Everything from the line containing "Turn this picture" down to the line containing "tape_angle = 45; // [20:1:90]" is to be returned exactly; include both boundary lines and leave out all others.

[Modeling code records]
++++++++++

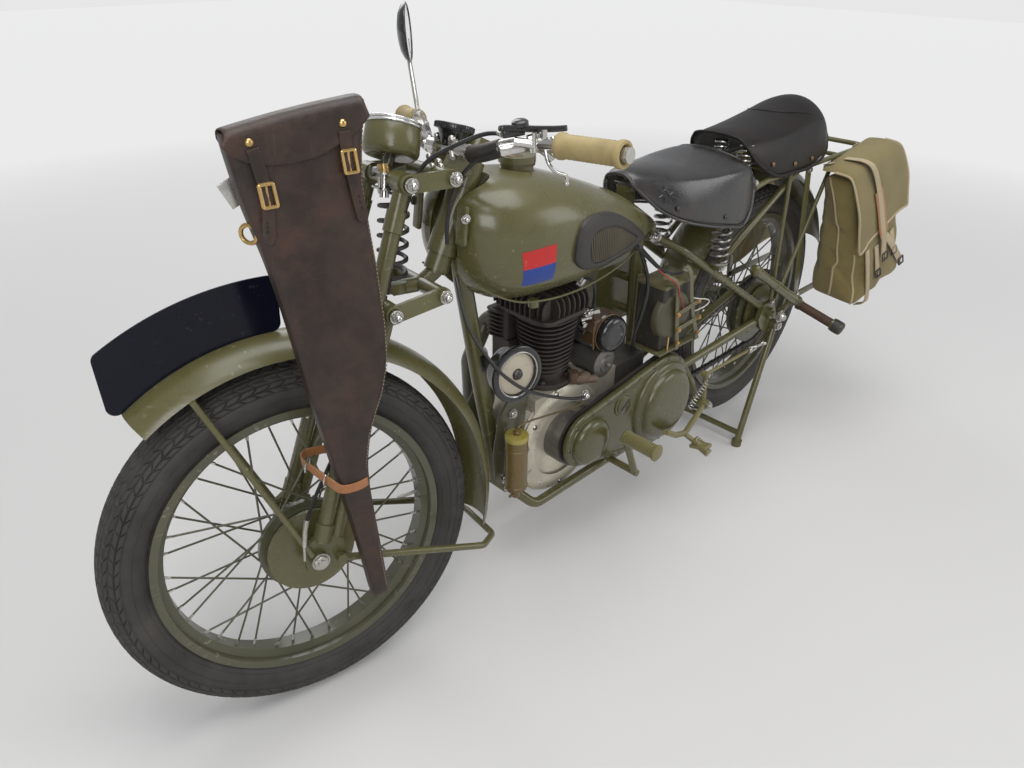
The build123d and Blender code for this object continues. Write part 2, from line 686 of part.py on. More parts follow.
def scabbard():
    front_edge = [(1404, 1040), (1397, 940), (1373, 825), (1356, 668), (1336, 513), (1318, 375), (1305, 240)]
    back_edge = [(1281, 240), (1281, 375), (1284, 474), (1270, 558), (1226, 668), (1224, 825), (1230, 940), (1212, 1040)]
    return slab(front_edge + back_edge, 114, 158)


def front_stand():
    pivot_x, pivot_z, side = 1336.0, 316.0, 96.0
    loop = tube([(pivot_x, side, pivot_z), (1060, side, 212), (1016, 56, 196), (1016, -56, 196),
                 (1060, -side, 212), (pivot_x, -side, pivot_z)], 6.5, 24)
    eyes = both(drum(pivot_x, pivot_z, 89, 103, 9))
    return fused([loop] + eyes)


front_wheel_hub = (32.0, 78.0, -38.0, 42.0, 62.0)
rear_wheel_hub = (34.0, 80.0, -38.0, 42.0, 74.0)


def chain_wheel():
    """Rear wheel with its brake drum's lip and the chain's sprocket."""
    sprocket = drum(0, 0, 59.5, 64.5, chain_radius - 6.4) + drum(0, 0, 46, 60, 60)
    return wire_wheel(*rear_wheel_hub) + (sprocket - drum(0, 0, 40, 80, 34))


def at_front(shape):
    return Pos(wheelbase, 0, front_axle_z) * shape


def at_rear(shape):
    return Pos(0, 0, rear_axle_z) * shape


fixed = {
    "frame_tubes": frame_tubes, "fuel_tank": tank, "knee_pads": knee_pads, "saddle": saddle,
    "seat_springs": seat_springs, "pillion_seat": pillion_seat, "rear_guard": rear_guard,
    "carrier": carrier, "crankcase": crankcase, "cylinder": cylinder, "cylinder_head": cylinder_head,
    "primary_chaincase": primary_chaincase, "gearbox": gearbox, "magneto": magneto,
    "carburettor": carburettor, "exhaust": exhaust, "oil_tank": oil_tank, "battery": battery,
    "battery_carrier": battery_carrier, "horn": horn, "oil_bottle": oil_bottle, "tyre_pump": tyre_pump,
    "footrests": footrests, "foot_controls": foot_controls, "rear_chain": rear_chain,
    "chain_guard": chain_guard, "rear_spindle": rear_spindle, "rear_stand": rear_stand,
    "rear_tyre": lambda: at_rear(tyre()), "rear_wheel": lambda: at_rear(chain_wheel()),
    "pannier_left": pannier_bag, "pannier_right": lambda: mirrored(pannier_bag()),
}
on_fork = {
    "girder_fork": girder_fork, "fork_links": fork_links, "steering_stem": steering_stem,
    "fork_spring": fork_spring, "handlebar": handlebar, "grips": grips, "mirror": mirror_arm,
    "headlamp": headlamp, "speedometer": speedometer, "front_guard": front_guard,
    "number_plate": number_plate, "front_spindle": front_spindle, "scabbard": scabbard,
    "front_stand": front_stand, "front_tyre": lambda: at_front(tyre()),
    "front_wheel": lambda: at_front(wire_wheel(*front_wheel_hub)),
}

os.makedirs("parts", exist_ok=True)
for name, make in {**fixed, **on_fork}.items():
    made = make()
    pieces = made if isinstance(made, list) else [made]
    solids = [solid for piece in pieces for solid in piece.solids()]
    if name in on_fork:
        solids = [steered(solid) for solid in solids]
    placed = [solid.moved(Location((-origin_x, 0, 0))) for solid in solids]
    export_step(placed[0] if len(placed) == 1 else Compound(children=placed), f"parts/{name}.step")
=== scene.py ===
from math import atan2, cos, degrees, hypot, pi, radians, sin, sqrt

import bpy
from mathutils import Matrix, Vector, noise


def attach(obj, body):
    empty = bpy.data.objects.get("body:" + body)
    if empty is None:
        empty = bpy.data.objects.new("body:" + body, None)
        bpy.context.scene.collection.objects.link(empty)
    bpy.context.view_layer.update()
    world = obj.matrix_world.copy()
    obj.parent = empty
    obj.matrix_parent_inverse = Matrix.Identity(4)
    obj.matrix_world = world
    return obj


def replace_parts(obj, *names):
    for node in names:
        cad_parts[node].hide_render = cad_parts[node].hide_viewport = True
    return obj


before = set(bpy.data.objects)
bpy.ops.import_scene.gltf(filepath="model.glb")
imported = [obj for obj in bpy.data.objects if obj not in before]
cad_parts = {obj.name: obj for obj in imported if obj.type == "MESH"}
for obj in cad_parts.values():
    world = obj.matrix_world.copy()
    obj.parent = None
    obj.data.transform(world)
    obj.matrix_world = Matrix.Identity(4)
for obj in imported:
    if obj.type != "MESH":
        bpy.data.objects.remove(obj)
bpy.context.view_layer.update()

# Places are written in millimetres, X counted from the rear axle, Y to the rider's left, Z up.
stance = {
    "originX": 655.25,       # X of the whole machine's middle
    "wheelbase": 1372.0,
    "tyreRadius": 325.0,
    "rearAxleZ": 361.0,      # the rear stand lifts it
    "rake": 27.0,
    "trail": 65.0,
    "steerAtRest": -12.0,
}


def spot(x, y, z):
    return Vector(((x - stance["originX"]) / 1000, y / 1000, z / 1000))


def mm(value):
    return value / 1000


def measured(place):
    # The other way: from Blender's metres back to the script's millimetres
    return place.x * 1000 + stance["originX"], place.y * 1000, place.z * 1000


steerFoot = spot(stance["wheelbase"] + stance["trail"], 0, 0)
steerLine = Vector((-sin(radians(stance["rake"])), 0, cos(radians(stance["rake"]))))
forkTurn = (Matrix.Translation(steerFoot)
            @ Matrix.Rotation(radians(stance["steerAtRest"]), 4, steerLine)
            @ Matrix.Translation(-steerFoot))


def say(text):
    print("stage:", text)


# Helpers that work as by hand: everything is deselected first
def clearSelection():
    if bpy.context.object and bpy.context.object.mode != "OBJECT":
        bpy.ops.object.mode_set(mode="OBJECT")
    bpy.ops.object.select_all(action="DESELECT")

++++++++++

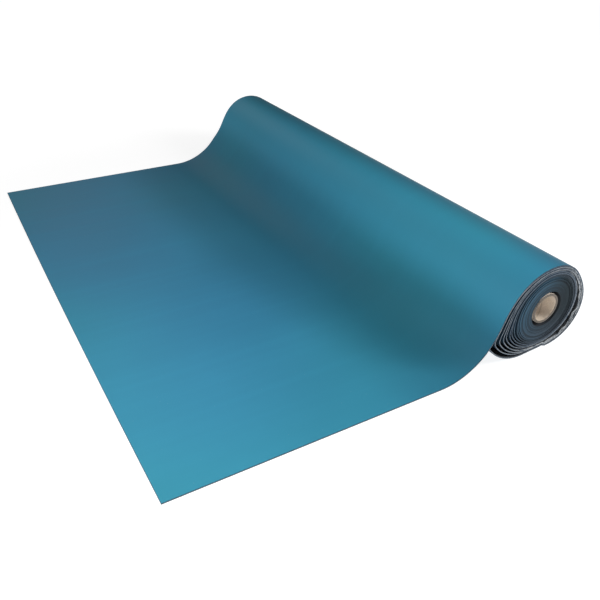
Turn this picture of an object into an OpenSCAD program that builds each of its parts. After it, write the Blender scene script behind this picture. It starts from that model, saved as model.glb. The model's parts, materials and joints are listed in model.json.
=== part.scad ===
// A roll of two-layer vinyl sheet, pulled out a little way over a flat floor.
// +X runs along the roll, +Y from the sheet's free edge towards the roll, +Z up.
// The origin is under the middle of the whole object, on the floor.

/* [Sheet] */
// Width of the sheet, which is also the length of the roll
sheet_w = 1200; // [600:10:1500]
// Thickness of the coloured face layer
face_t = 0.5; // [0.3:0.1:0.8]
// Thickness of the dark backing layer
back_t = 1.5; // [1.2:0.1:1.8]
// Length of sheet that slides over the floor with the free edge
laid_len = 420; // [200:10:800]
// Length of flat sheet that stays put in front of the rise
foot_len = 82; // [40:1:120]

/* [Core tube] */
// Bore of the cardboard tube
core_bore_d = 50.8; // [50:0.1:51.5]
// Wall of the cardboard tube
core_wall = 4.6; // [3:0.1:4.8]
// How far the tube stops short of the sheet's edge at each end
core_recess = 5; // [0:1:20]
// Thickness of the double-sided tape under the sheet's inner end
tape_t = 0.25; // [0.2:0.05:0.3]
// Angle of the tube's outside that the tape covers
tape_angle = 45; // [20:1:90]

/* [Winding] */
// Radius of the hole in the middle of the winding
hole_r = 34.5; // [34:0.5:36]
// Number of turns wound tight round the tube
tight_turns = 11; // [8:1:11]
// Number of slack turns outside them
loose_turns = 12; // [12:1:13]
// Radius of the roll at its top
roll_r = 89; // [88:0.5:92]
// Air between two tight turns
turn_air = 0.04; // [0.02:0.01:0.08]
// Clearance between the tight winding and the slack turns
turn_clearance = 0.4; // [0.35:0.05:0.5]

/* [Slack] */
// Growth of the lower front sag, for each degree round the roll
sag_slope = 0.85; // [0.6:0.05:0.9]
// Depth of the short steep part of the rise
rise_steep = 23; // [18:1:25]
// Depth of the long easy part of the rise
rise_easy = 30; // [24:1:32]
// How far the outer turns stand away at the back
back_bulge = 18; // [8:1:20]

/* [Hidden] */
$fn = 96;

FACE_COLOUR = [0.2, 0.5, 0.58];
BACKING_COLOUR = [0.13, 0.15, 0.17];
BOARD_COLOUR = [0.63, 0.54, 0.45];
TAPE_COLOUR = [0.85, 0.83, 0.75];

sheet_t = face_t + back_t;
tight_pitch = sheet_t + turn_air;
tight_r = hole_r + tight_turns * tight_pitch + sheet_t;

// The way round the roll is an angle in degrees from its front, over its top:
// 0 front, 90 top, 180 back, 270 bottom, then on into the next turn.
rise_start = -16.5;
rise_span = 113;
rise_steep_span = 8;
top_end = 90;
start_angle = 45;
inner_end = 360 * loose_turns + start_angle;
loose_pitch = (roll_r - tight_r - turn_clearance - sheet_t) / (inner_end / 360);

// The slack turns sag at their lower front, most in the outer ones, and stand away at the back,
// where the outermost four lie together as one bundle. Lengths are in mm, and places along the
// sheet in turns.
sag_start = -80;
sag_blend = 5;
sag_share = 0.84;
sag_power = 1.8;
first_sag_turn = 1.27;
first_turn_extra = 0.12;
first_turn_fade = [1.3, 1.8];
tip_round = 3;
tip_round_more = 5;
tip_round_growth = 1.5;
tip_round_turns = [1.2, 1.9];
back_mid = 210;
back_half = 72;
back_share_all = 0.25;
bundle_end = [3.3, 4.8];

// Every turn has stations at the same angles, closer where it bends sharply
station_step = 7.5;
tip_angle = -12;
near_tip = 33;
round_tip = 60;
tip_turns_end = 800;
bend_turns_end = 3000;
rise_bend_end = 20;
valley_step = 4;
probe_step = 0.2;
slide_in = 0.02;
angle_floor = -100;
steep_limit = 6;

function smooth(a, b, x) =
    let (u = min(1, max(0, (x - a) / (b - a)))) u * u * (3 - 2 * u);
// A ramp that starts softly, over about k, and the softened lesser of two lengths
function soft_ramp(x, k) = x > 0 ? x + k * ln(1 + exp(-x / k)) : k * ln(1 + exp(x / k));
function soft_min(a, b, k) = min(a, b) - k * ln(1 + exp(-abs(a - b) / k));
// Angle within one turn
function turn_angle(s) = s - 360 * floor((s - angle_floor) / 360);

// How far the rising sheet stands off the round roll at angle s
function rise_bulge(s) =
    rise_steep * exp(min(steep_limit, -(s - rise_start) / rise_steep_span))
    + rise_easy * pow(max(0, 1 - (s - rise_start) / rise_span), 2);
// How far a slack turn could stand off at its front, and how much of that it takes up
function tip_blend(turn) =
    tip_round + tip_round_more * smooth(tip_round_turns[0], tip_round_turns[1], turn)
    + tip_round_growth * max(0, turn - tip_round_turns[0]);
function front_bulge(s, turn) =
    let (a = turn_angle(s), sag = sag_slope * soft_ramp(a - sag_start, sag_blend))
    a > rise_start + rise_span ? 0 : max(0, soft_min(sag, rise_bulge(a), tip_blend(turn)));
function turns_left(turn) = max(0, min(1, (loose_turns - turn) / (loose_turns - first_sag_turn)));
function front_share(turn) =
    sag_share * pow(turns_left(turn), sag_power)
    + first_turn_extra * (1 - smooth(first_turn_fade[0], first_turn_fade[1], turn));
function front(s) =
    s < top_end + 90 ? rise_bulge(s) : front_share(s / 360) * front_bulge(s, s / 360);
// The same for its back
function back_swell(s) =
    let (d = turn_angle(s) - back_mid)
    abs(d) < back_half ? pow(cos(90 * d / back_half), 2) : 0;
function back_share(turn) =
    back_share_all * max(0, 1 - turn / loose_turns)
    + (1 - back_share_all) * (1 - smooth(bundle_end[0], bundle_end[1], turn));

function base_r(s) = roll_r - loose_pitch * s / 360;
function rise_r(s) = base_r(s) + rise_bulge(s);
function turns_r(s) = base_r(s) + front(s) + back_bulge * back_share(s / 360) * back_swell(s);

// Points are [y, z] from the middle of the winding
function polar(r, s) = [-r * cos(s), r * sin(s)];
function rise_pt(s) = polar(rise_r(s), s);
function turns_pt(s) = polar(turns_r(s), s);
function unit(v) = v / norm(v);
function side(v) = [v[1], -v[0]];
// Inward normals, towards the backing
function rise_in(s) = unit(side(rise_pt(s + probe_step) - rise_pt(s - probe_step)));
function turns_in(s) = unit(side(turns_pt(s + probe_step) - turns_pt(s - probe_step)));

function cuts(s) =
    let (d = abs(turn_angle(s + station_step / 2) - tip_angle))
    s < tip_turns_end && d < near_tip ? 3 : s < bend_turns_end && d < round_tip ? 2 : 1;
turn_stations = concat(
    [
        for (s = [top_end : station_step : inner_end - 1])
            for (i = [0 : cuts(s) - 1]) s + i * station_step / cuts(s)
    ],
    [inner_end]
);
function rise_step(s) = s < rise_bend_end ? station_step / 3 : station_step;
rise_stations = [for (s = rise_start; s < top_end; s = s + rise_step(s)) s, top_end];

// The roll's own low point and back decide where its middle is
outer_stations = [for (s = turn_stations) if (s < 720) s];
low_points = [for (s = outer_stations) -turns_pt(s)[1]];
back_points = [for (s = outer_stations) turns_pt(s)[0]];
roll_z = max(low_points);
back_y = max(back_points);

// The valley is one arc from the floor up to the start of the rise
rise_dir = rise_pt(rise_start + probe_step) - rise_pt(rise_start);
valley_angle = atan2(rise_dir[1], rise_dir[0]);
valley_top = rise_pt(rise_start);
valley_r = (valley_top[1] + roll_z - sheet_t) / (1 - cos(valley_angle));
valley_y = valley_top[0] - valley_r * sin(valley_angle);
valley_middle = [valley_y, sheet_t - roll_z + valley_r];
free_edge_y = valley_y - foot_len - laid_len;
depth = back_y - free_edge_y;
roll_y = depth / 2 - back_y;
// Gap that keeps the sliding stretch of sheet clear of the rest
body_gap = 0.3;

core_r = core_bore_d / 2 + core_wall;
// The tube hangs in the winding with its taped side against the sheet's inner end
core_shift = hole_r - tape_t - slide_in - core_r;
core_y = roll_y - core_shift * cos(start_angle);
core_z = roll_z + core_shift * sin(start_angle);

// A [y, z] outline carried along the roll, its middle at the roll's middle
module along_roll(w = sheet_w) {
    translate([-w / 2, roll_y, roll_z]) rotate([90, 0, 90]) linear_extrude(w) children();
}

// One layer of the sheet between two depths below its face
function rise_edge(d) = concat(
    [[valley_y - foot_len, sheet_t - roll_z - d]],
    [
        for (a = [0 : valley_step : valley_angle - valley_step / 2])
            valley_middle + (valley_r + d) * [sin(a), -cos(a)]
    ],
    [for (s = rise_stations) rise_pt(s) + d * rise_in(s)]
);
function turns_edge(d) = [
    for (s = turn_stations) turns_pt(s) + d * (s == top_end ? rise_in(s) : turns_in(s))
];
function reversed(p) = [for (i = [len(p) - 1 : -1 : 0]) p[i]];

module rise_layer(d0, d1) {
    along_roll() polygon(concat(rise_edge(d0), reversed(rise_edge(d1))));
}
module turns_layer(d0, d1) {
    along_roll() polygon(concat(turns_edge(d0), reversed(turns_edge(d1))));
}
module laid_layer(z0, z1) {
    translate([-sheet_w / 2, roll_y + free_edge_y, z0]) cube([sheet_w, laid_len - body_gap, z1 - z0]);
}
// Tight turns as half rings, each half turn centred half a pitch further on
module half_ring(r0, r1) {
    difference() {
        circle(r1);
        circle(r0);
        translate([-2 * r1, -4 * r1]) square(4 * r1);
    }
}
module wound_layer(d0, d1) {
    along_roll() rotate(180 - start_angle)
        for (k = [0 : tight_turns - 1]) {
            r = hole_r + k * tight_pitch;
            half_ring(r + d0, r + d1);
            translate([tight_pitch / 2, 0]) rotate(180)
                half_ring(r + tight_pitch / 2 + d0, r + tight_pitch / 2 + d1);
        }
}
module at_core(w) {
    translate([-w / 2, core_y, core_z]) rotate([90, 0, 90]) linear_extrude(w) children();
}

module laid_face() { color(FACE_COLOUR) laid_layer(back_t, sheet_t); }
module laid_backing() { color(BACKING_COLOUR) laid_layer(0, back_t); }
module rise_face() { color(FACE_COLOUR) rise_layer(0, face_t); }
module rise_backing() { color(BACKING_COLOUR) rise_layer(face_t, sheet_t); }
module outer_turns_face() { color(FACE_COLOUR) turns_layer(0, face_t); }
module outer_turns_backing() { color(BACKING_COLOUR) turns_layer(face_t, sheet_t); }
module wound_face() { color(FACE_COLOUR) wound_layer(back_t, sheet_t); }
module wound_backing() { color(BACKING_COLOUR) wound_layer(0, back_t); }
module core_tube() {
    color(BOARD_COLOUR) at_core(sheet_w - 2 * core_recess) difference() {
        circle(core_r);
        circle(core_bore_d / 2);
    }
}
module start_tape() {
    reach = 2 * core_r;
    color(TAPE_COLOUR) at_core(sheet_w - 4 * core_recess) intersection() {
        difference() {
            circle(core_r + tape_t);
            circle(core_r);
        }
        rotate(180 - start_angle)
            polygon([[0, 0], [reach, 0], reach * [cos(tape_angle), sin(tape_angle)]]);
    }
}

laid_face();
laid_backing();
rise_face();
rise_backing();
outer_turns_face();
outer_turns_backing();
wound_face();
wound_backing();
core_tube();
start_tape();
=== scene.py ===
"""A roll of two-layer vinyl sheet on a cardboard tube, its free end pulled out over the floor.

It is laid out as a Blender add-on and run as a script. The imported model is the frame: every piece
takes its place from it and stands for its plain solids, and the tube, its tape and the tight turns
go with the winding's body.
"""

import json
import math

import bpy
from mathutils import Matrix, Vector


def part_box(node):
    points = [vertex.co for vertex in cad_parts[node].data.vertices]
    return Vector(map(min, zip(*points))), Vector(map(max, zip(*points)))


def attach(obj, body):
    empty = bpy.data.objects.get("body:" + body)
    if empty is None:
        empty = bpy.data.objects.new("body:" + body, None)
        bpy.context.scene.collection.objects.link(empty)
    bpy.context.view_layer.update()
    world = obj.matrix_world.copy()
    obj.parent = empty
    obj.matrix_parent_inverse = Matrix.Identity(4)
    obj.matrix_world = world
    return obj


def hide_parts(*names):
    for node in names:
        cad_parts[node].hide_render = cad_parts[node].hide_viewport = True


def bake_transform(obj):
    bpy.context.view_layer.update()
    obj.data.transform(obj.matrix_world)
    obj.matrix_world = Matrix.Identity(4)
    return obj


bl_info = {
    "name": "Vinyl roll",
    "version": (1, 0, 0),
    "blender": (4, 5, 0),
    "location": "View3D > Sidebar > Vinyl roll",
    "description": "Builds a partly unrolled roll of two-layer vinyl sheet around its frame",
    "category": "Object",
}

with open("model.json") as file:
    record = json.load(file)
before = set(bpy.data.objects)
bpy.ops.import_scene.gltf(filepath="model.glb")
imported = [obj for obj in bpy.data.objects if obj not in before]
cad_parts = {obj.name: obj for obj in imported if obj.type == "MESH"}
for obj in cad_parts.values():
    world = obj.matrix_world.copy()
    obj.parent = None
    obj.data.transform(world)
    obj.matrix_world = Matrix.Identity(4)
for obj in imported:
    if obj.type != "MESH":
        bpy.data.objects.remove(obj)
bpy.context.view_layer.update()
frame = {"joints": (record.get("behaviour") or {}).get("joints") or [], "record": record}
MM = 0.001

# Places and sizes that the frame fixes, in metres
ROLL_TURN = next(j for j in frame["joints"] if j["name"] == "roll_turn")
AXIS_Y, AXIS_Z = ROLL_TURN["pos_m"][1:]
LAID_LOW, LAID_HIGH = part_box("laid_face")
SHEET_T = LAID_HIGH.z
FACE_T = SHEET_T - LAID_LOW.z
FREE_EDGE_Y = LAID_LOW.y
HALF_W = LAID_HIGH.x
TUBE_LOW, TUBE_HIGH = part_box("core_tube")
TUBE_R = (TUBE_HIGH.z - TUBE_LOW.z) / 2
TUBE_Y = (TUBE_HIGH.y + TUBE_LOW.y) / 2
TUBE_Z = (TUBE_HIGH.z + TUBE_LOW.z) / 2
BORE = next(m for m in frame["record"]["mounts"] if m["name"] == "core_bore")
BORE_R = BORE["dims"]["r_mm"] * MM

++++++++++

▶ _Full answer_:
Turn this picture of an object into an OpenSCAD program that builds each of its parts. After it, write the Blender scene script behind this picture. It starts from that model, saved as model.glb. The model's parts, materials and joints are listed in model.json.
=== part.scad ===
// A roll of two-layer vinyl sheet, pulled out a little way over a flat floor.
// +X runs along the roll, +Y from the sheet's free edge towards the roll, +Z up.
// The origin is under the middle of the whole object, on the floor.

/* [Sheet] */
// Width of the sheet, which is also the length of the roll
sheet_w = 1200; // [600:10:1500]
// Thickness of the coloured face layer
face_t = 0.5; // [0.3:0.1:0.8]
// Thickness of the dark backing layer
back_t = 1.5; // [1.2:0.1:1.8]
// Length of sheet that slides over the floor with the free edge
laid_len = 420; // [200:10:800]
// Length of flat sheet that stays put in front of the rise
foot_len = 82; // [40:1:120]

/* [Core tube] */
// Bore of the cardboard tube
core_bore_d = 50.8; // [50:0.1:51.5]
// Wall of the cardboard tube
core_wall = 4.6; // [3:0.1:4.8]
// How far the tube stops short of the sheet's edge at each end
core_recess = 5; // [0:1:20]
// Thickness of the double-sided tape under the sheet's inner end
tape_t = 0.25; // [0.2:0.05:0.3]
// Angle of the tube's outside that the tape covers
tape_angle = 45; // [20:1:90]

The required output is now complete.